HOW THE STORY OF KAROLINA’S TWINS FOUND ME
by Ron Balson
I was inspired to write Karolina’s Twins by a remarkable and courageous woman named Fay.
While on tour supporting Once We Were Brothers in 2012, a woman called me and introduced herself. “I am a survivor,” she said, “and I’ve read many books on the Holocaust. Your book got it just right. I thought I was reading about my family.” I asked her to lunch and we found a nearby cafe where, over a sandwich (for me) and a salad (for her) and many cups of coffee, she told me her story.
When the Nazis occupied Fay’s town, Fay’s father made arrangements for Fay to stay with a farm family and money was sewn into her clothing. She was later arrested by the SS when she left the farm and was forced to sew uniforms at the Shop, sent to Gross-Rosen Concentration Camp when the Shop closed, and was arrested and sent to Auschwitz when she tried to buy a chicken. Fay luckily escaped while on the Auschwitz death march.

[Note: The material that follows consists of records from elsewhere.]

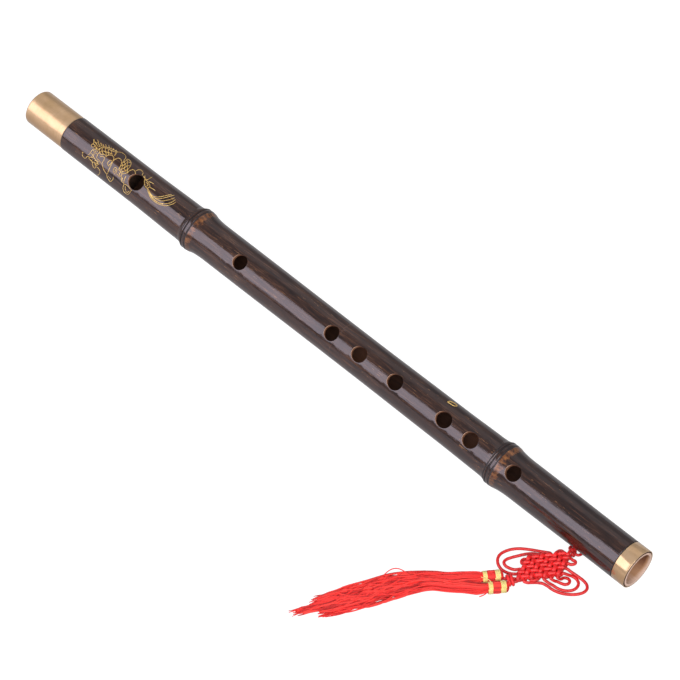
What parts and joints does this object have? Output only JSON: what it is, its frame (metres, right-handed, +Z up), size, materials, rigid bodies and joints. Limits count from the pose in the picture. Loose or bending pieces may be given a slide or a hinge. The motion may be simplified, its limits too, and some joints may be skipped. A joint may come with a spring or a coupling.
{
  "type": "dizi",
  "caption": "Transverse flute of dark lacquered bamboo with gilt line engraving, brass ends and a red woven knot with a pair of long tassels.",
  "frame": {"origin": "on the surface that the flute lies on, straight below the middle of the tube", "axes": "+X along the tube from the blowing head towards the tail, +Z up, -Y towards the side where the tassels lie; the tone holes point up and lean towards -Y"},
  "size_m": [0.4436, 0.1445, 0.0257],
  "materials": {
    "lacquered_bamboo": "glossy dark brown lacquer",
    "brass": "polished, warm",
    "cork": "matte",
    "red_cord": "smooth braided cord",
    "red_yarn": "soft rayon yarn",
    "yellow_thread": "silky thread"
  },
  "bodies": {
    "flute": {"bamboo_tube": "lacquered_bamboo", "head_ferrule": "brass", "tail_ring": "brass", "cork_stopper": "cork", "hanger_loop": "red_cord"},
    "pendant": {"knot_cord": "red_cord", "lower_knot": "red_cord", "tassel_head_left": "red_cord", "tassel_band_left_upper": "yellow_thread", "tassel_band_left_lower": "yellow_thread", "tassel_skirt_left": "red_yarn", "tassel_head_right": "red_cord", "tassel_band_right_upper": "yellow_thread", "tassel_band_right_lower": "yellow_thread", "tassel_skirt_right": "red_yarn"}
  },
  "joints": [
    {"name": "tassel_swing", "type": "hinge", "parent": "flute", "child": "pendant", "pos_m": [0.1874, -0.0091, 0.0023], "axis": [1, 0, 0], "range_deg": [-35, 120]}
  ]
}
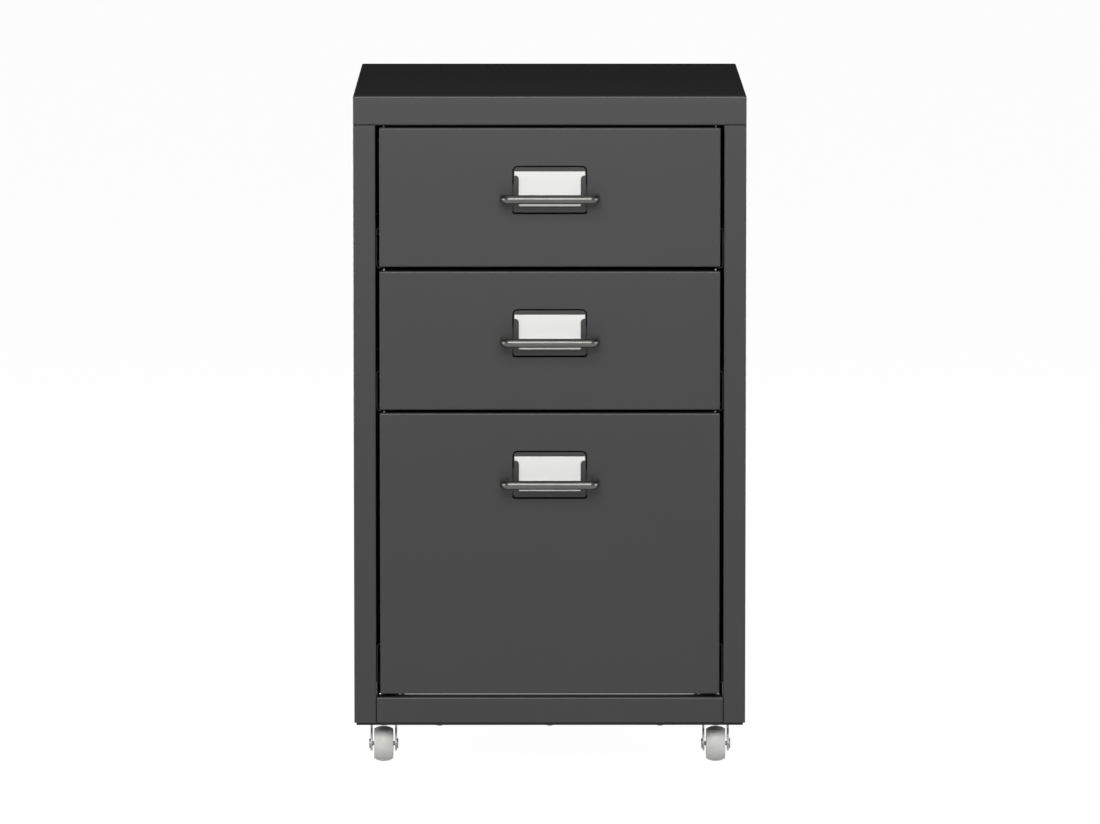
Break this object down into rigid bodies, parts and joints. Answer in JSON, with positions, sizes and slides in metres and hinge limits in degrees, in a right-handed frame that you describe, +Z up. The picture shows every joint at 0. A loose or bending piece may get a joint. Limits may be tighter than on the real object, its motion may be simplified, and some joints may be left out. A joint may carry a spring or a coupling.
{
  "type": "mobile drawer cabinet",
  "caption": "Sheet-steel mobile drawer pedestal with two shallow drawers over a deep one, label holders, bar handles and swivel casters.",
  "frame": {"origin": "on the floor, under the middle of the whole object with its handles", "axes": "+Z up, the drawers face -Y and pull out along -Y, +X to the right seen from the front"},
  "size_m": [0.39, 0.4794, 0.67],
  "materials": {
    "shell_paint": "anthracite powder coat, fine texture, semi-matt",
    "front_paint": "anthracite powder coat, fine texture, semi-matt",
    "box_paint": "anthracite powder coat, semi-matt",
    "base_paint": "black powder coat, matt",
    "handle_nickel": "satin dark nickel on a bent rod",
    "rail_steel": "zinc-plated rolled sheet steel",
    "ball_steel": "bright balls in a plated retainer",
    "zinc": "bright zinc plating",
    "axle_steel": "plated steel rivet",
    "wheel_nylon": "light grey moulded nylon",
    "card": "plain off-white card"
  },
  "bodies": {
    "cabinet": {"top_cover": "shell_paint", "left_side_panel": "shell_paint", "right_side_panel": "shell_paint", "back_panel": "shell_paint", "front_rail": "shell_paint", "base_frame": "base_paint", "shell_screws": "zinc", "rail_screws": "zinc", "caster_bolts": "zinc", "top_left_cabinet_rail": "rail_steel", "top_right_cabinet_rail": "rail_steel", "middle_left_cabinet_rail": "rail_steel", "middle_right_cabinet_rail": "rail_steel", "bottom_left_cabinet_rail": "rail_steel", "bottom_right_cabinet_rail": "rail_steel", "front_left_caster_plate": "zinc", "front_right_caster_plate": "zinc", "rear_left_caster_plate": "zinc", "rear_right_caster_plate": "zinc"},
    "top_drawer": {"top_drawer_front": "front_paint", "top_drawer_box": "box_paint", "top_drawer_handle": "handle_nickel", "top_label_holder": "front_paint", "top_drawer_screws": "zinc", "top_left_drawer_rail": "rail_steel", "top_right_drawer_rail": "rail_steel"},
    "top_cages": {"top_ball_cages": "ball_steel"},
    "top_card": {"top_label_card": "card"},
    "middle_drawer": {"middle_drawer_front": "front_paint", "middle_drawer_box": "box_paint", "middle_drawer_handle": "handle_nickel", "middle_label_holder": "front_paint", "middle_drawer_screws": "zinc", "middle_left_drawer_rail": "rail_steel", "middle_right_drawer_rail": "rail_steel"},
    "middle_cages": {"middle_ball_cages": "ball_steel"},
    "middle_card": {"middle_label_card": "card"},
    "bottom_drawer": {"bottom_drawer_front": "front_paint", "bottom_drawer_box": "box_paint", "bottom_drawer_handle": "handle_nickel", "bottom_label_holder": "front_paint", "bottom_drawer_screws": "zinc", "bottom_left_drawer_rail": "rail_steel", "bottom_right_drawer_rail": "rail_steel"},
    "bottom_cages": {"bottom_ball_cages": "ball_steel"},
    "bottom_card": {"bottom_label_card": "card"},
    "front_left_swivel": {"front_left_fork": "zinc", "front_left_axle": "axle_steel"},
    "front_left_caster_wheel": {"front_left_wheel": "wheel_nylon"},
    "front_right_swivel": {"front_right_fork": "zinc", "front_right_axle": "axle_steel"},
    "front_right_caster_wheel": {"front_right_wheel": "wheel_nylon"},
    "rear_left_swivel": {"rear_left_fork": "zinc", "rear_left_axle": "axle_steel"},
    "rear_left_caster_wheel": {"rear_left_wheel": "wheel_nylon"},
    "rear_right_swivel": {"rear_right_fork": "zinc", "rear_right_axle": "axle_steel"},
    "rear_right_caster_wheel": {"rear_right_wheel": "wheel_nylon"}
  },
  "joints": [
    {"name": "top_drawer_slide", "type": "slide", "parent": "cabinet", "child": "top_drawer", "axis": [0, -1, 0], "range_m": [0, 0.3]},
    {"name": "top_cages_slide", "type": "slide", "parent": "cabinet", "child": "top_cages", "axis": [0, -1, 0], "range_m": [0, 0.15]},
    {"name": "top_card_slide", "type": "slide", "parent": "top_drawer", "child": "top_card", "axis": [0, 0, 1], "range_m": [0, 0.042]},
    {"name": "middle_drawer_slide", "type": "slide", "parent": "cabinet", "child": "middle_drawer", "axis": [0, -1, 0], "range_m": [0, 0.3]},
    {"name": "middle_cages_slide", "type": "slide", "parent": "cabinet", "child": "middle_cages", "axis": [0, -1, 0], "range_m": [0, 0.15]},
    {"name": "middle_card_slide", "type": "slide", "parent": "middle_drawer", "child": "middle_card", "axis": [0, 0, 1], "range_m": [0, 0.042]},
    {"name": "bottom_drawer_slide", "type": "slide", "parent": "cabinet", "child": "bottom_drawer", "axis": [0, -1, 0], "range_m": [0, 0.3]},
    {"name": "bottom_cages_slide", "type": "slide", "parent": "cabinet", "child": "bottom_cages", "axis": [0, -1, 0], "range_m": [0, 0.15]},
    {"name": "bottom_card_slide", "type": "slide", "parent": "bottom_drawer", "child": "bottom_card", "axis": [0, 0, 1], "range_m": [0, 0.042]},
    {"name": "front_left_swivel_turn", "type": "hinge", "parent": "cabinet", "child": "front_left_swivel", "pos_m": [-0.1662, -0.16725, 0.037], "axis": [0, 0, 1], "continuous": true},
    {"name": "front_left_wheel_spin", "type": "hinge", "parent": "front_left_swivel", "child": "front_left_caster_wheel", "pos_m": [-0.1662, -0.17925, 0.0177], "axis": [1, 0, 0], "continuous": true},
    {"name": "front_right_swivel_turn", "type": "hinge", "parent": "cabinet", "child": "front_right_swivel", "pos_m": [0.1662, -0.16725, 0.037], "axis": [0, 0, 1], "continuous": true},
    {"name": "front_right_wheel_spin", "type": "hinge", "parent": "front_right_swivel", "child": "front_right_caster_wheel", "pos_m": [0.1662, -0.17925, 0.0177], "axis": [1, 0, 0], "continuous": true},
    {"name": "rear_left_swivel_turn", "type": "hinge", "parent": "cabinet", "child": "rear_left_swivel", "pos_m": [-0.1662, 0.19675, 0.037], "axis": [0, 0, 1], "continuous": true},
    {"name": "rear_left_wheel_spin", "type": "hinge", "parent": "rear_left_swivel", "child": "rear_left_caster_wheel", "pos_m": [-0.1662, 0.18475, 0.0177], "axis": [1, 0, 0], "continuous": true},
    {"name": "rear_right_swivel_turn", "type": "hinge", "parent": "cabinet", "child": "rear_right_swivel", "pos_m": [0.1662, 0.19675, 0.037], "axis": [0, 0, 1], "continuous": true},
    {"name": "rear_right_wheel_spin", "type": "hinge", "parent": "rear_right_swivel", "child": "rear_right_caster_wheel", "pos_m": [0.1662, 0.18475, 0.0177], "axis": [1, 0, 0], "continuous": true}
  ],
  "couplings": [
    {"joint": "top_cages_slide", "follows": "top_drawer_slide", "ratio": 0.5},
    {"joint": "middle_cages_slide", "follows": "middle_drawer_slide", "ratio": 0.5},
    {"joint": "bottom_cages_slide", "follows": "bottom_drawer_slide", "ratio": 0.5}
  ]
}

I based my character Lena Scheinman on Fay. In my novel, Lena engages Liam Taggart as her investigator and his wife, Catherine Lockhart, as her attorney to help her fulfill her sacred promise to her best friend, Karolina, to go back to Poland and find Karolina’s twin babies lost and abandoned during the Holocaust. The novel traces the lives of Lena and Karolina from their childhood in Chrzanów, Poland, through the Nazi occupation, the forced labor camps, the concentration camps, and eventually to the escape from the Auschwitz death march.
My fictional account is based on these true events, with Fay’s permission. I am grateful to her for seeking me out, sharing her story, and entrusting me to bring it to you.
I did my best to be faithful to the facts, and my research was extensive. I traveled back to Chrzanów and walked in her footsteps, to her house, to the market square, and to the Chrzanów ghetto where she lived while she was forced to work sewing German uniforms at the Shop. I located her high school in Krakow. I went to Auschwitz and to the brick barracks, known as Sector B1, where Fay slept in the lower concrete bunk. I studied numerous historical accounts of Chrzanów and the camps where she was sent. I did additional research through the Holocaust museums in Washington and Skokie, and in Yad Vashem in Jerusalem. Though it is a novel, a fictional account, it mirrors Fay’s life, including the heartwarming story of how she met her husband after her liberation.
I hope Lena’s story has touched you as deeply as Fay’s touched me that first afternoon.